What Does Idempotent Mean? Idempotency for Data Engineers

Idempotent means running an operation multiple times produces the same result as running it once. For data engineers, this isn't theoretical. It's the difference between a pipeline that recovers gracefully from failures and one that corrupts your data every time it retries.

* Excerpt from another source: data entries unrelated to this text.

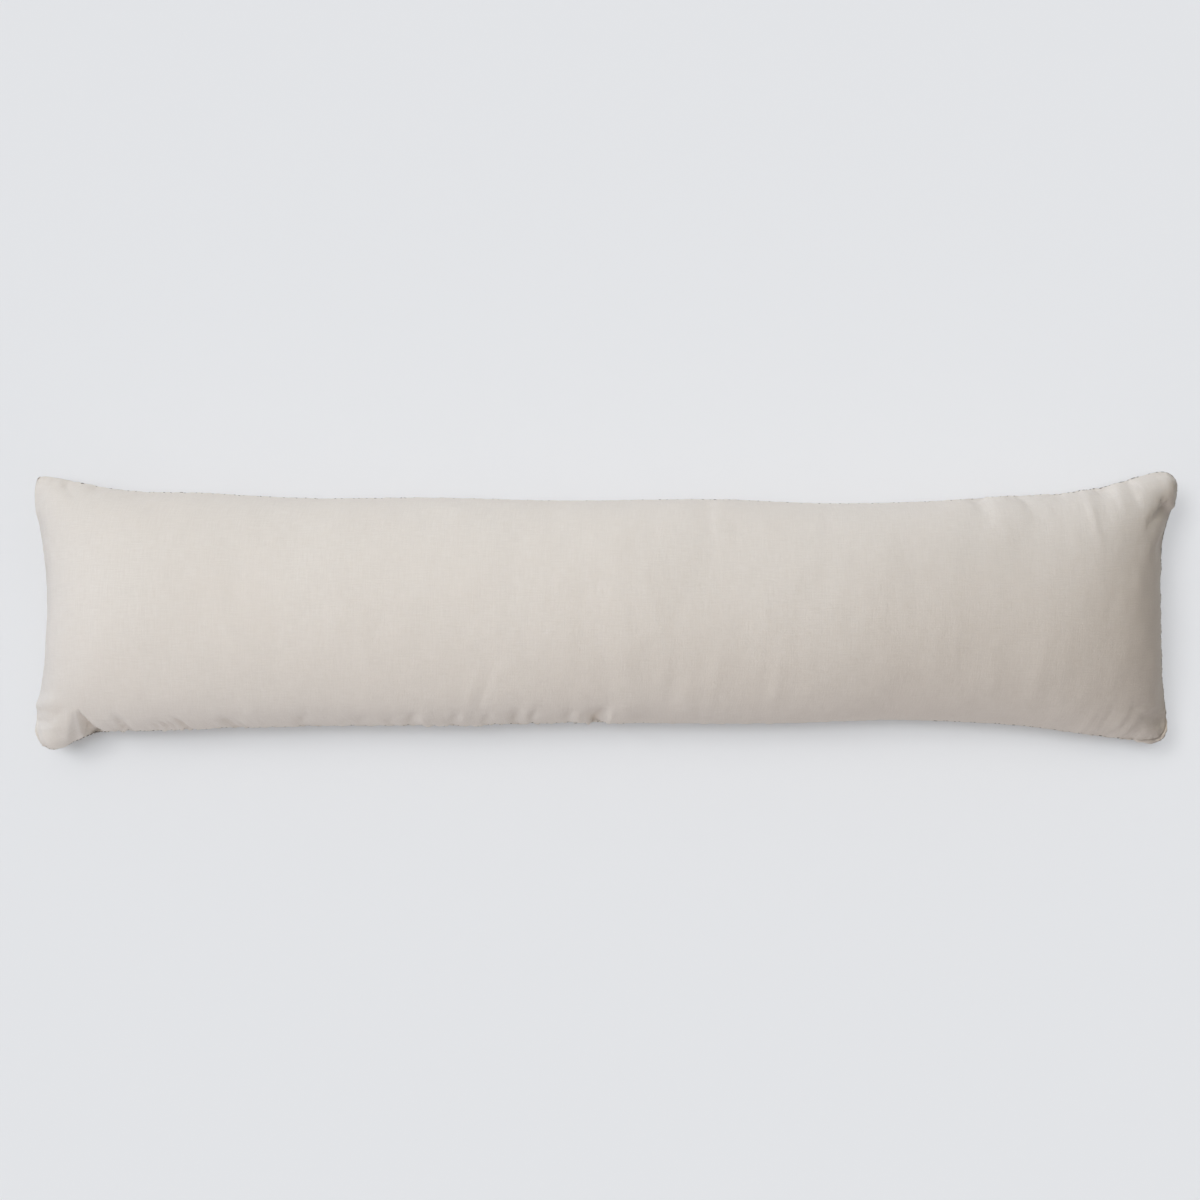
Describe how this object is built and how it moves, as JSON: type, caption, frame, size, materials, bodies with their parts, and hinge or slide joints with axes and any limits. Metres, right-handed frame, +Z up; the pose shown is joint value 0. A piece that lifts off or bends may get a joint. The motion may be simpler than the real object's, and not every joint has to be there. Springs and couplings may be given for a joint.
{
  "type": "lumbar pillow",
  "caption": "Extra-long stuffed lumbar pillow in plain cloth, knife-edge seam all round, four pinched corner ears, lying on its back.",
  "frame": {"origin": "on the surface the pillow lies on, under the middle of its box", "axes": "+X along the length, +Y across the width, +Z up through the crown of the panel that faces up"},
  "size_m": [1.1916, 0.291, 0.1507],
  "materials": {
    "cover_cloth": "matt plain weave, undyed cream"
  },
  "bodies": {
    "root": {"pillow": "cover_cloth"}
  },
  "joints": []
}
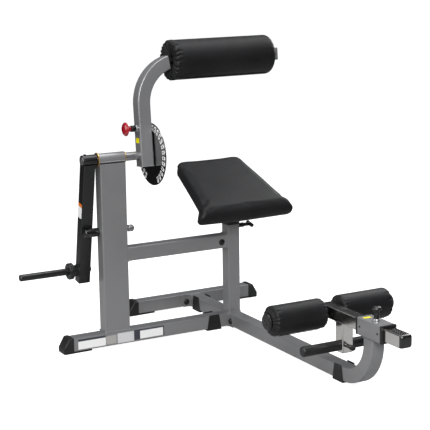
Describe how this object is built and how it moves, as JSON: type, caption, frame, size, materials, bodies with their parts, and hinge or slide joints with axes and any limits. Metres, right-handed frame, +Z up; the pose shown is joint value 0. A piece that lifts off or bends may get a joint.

What this guide actually says

Idempotent means running an operation N times produces the same result as running it once. For data pipelines, this isn't theoretical. It's the difference between a pipeline that recovers gracefully from failures and one that corrupts your data every time it retries. The four patterns that make pipelines idempotent: MERGE, DELETE+INSERT, partition overwrite, INSERT ON CONFLICT. The most common anti-pattern is a bare INSERT without deduplication.

Why idempotency matters

Four real-world scenarios where non-idempotent pipelines break. Each is preventable with the right write pattern.

Pipeline failure recovery

A pipeline fails halfway through. Some rows were written, others were not. You fix the bug and re-run. If the pipeline isn't idempotent, the already-written rows get duplicated. Now your data is wrong in a different way. An idempotent pipeline produces the same result whether it runs once or ten times.

Backfills

Your stakeholder needs data re-processed for the last 90 days because the transformation logic changed. You re-run the pipeline for each day. If the pipeline isn't idempotent, each re-run appends to existing data instead of replacing it. Ninety days of duplicated rows. An idempotent pipeline overwrites or merges cleanly.

Scheduler retries

Airflow retries a failed task 3 times by default. If the task isn't idempotent, each retry appends partial results. After 3 retries, you might have tripled data for the rows that succeeded. Idempotent tasks can be retried safely because repeated execution doesn't change the outcome beyond the first successful run.

Concurrent execution

Two instances of the same pipeline run at the same time because of a scheduler bug or a manual trigger during an automated run. If the pipeline isn't idempotent, both instances write their data, producing duplicates. An idempotent pipeline with proper locking or MERGE semantics handles this gracefully.

Idempotent write patterns

Four patterns that make pipeline writes idempotent. Each ensures re-running with the same input produces the same target state.

MERGE / Upsert

Match on a unique key. If the row exists, update it. If it doesn't, insert it. Most common idempotent write pattern for dimension and entity tables. Re-running with the same source produces the same target state every time. Use for: dimension tables, entity tables, any table with unique identifiers where you want the latest version of each row.

DELETE + INSERT

Delete all rows for a given partition or key range, then insert the fresh data. The combination is idempotent because running it again deletes what was just inserted and re-inserts the same rows. Simpler than MERGE; works well for fact tables with natural partitions like date. Use for: fact tables partitioned by date, event tables with a clear time boundary, any table where replacing a chunk is easier than merging individual rows.

Partition overwrite

In Spark and Hive, INSERT OVERWRITE replaces an entire partition atomically. The old partition data is deleted and replaced with the new in one operation. The idempotent pattern for large-scale data lakes. Cleaner than DELETE + INSERT because the overwrite is atomic at the storage level. Use for: data lakes on S3/GCS/ADLS, Spark pipelines writing to Hive-partitioned tables, Databricks Delta Lake tables.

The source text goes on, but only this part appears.